Bugünkü konuşmasını İzmir'de meydana gelen 6.9 büyüklüğündeki depreme ayıran Kılıçdaroğlu, sözlerinin başında "Depremde hayatını kaybedenlerin partileri hiç önemli değil. Arkalarından Fatiha okuyoruz, gözyaşı döküyoruz. 'İnşallah bir daha olmaz' diye dualar ediyoruz. Ya sonra ne yapıyoruz? Değişen hiçbir şey yok" ifadesini kullandı.

Kılıçdaroğlu'nun açıklamalarının devamında şunlar öne çıktı:

  • "Depremden sonra 'Çocuk kurtuldu' diyoruz, hepimiz bayram yapıyoruz. Peki arkadaşlar, deprem öncesi neden önlem alınmıyor? Allah bize akıl vermiş, aklımızı kullanacağız. Bilim adamları çaba harcıyor. Bugün bir gazetemiz başlığı 'İktidarıyla muhalefetiyle bilimin sesine kulak tıkayan Türkiye.' Biz ne zaman tıkadık? İktidar tıkıyor. 'Ölen ölür, kalan sağlar bizimdir' diyor. Anne baba mı değerli, onun aldığı bina mı değerli? 

  • Erzincan depreminde, 1992’de baktılar ki bu yasa artık yanıt vermiyor ve yeni bir kanun çıkardılar ama geçici madde. Arkasından 1999 depremini yaşıyoruz. 10 binlerce kişinin hayatını kaybettiği büyük bir deprem yaşadık.

  • Ek vergiler çıkarıldı, deprem sigortası kanunu çıkarılıyor. Sonra kentsel dönüşümle ilgili de güzel bir kanun çıkarılıyor. İstenirse parlamentoda gerekli düzenlemeler yapılabiliniyor. Sonra 2012 afet riski taşıyan yapıların dönüşümü için kanun çıkarıldı. Aslında güzel bir kanun.

  • Ama riskli alanı kim belirleyecek. Bugüne kadar nerede, ne kadar riskli alan belirlendi? Ben merak ediyorum. Riskli alan belirlendikten sonra oradaki binaların yıkımı gerekiyor. Peki yıkıma kim karar verecek? Belediyeler belirlemiyor. Valilik, bakanlığa bildirecek, onaylarsa belediye gidip yıkımını yapacak. Yasaların bu kadar dağınık olması aslında deprem riskiyle mücadelede bürokrasiyi de zorluyor.

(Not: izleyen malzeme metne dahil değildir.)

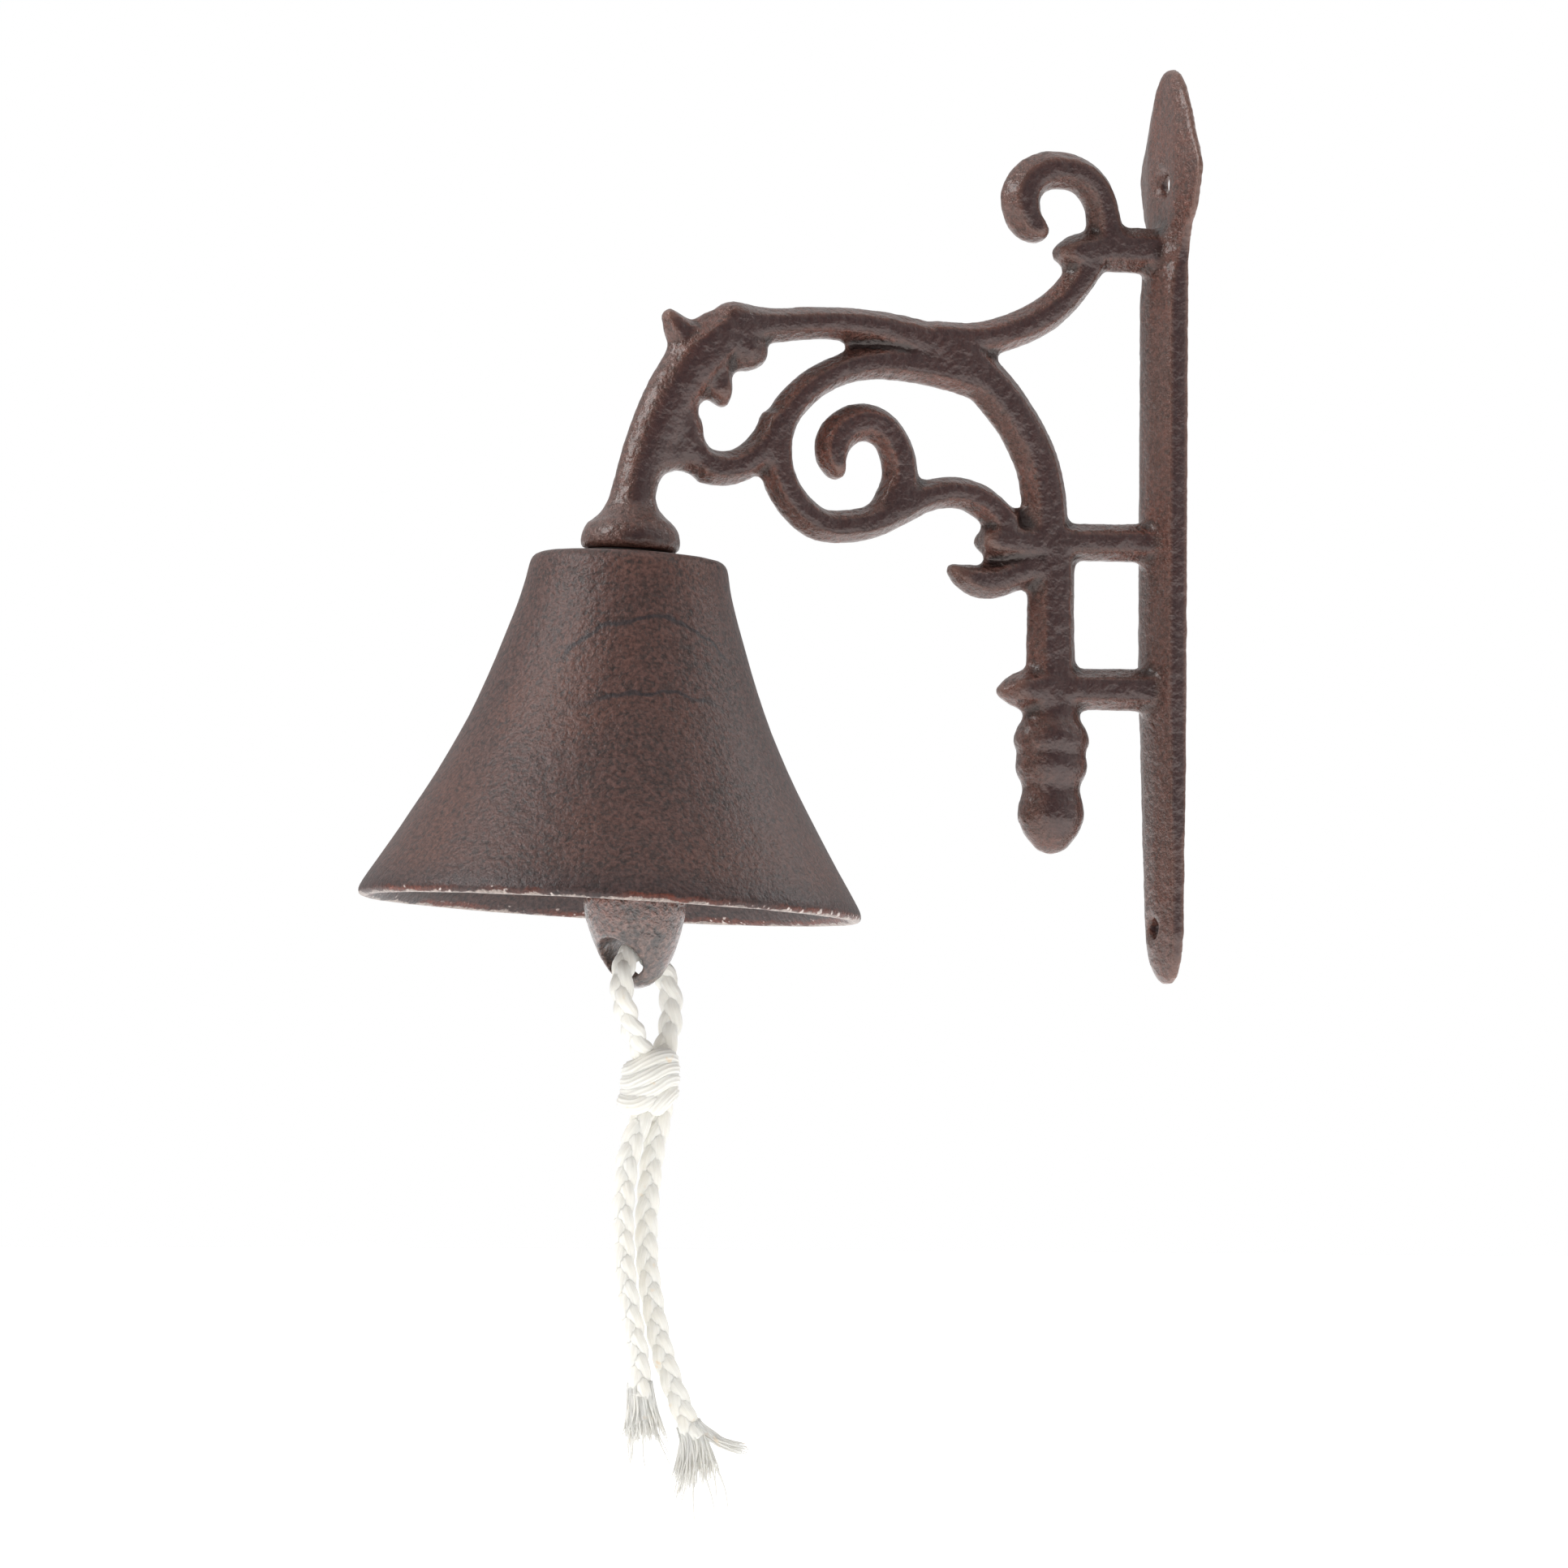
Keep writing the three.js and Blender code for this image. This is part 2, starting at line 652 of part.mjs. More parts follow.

  • Deprem konusunda Türkiye Cumhuriyeti tarihinde en nitelikli, en kaliteli raporu hazırlayıp hükümete sunan tek bir parti var, o partinin de adı CHP. 1999 depreminden sonra İstanbul Milletvekilimiz Ersin Arıoğlu, Türkiye ve Japonya'dan yetkin insanlar ile deprem raporu hazırladı.Sayın Deniz Baykal raporun çok iyi olduğunu gördüğü için hükümetin bu raporu bilmesi lazım,sayın başbakana bunu anlatın dedi.

  • Dönemin Başbakanı da Recep Tayyip Erdoğan. Ama diyor ki Sayın Baykal, ‘Bu raporu verirken bunu kamuoyuyla paylaşmayın, bu CHP'nin raporu olarak algılanmasın, çünkü deprem siyaset alanı değil. Depreme karşı önlem almak lazım, destek vermemiz lazım. 'Bu raporun öngördüğü kanunların Meclis'ten çıkması için desteğe hazırız' deyin’ diyor. Ne zaman? Kasım 2005

  • Sayın Baykal'ın önerisi üzerine Sayın Ersin Arıoğlu ve ekibi Başbakanlık müsteşarına telefon ediyor. Sayın Başbakan'a deprem konusunda uluslararası önemli bir raporun hazırlandığı, bilgi vermek istediklerini ifade ederler. Ömer Dinçer, 'Sayın Başbakan yoğun ama size 20 dakika ayırabilir' diyor. Erdoğan'a sunulan rapor 3 bölümden oluşuyor. Erdoğan ilgili bakanları davet eder. 20 dakika ayırması gereken rapora 3.5 saat ayırır. Raporun ne kadar önemli olduğunun bilinmesi lazım.

  • Biz bu güne kadar ‘Ey Erdoğan biz raporu sunduk sen bir şey yapmadın’ demedik. Dönemin Başbakanı Erdoğan'a bu rapor sunuldu, İstanbul Valiliği'ne ve İstanbul Büyükşehir Belediyesi’ne de gönderildi. O rapor raflarda tozlandı.

  • Para yok mu? Para var. Özel İletişim Vergisi. Çıktığı tarihten bu yılın eylül ayına kadar toplanan para 35 milyar dolar. Siz bununla deprem riskini en azına indirebilirsiniz. 'Deprem vergisi nereye gitti?' diyorum, kıyamet kopuyor. 'Harcanması gereken yere harcandı' diyor Erdoğan. Bana hesap vermeyeceksin sen, millete hesabını vereceksin. Dünyanın en mükemmel raporunu sundular sana, 3.5 saat dinledin. Nereye gitti bu para? Suriyelilere para çok, 50 milyar dolar harcandı."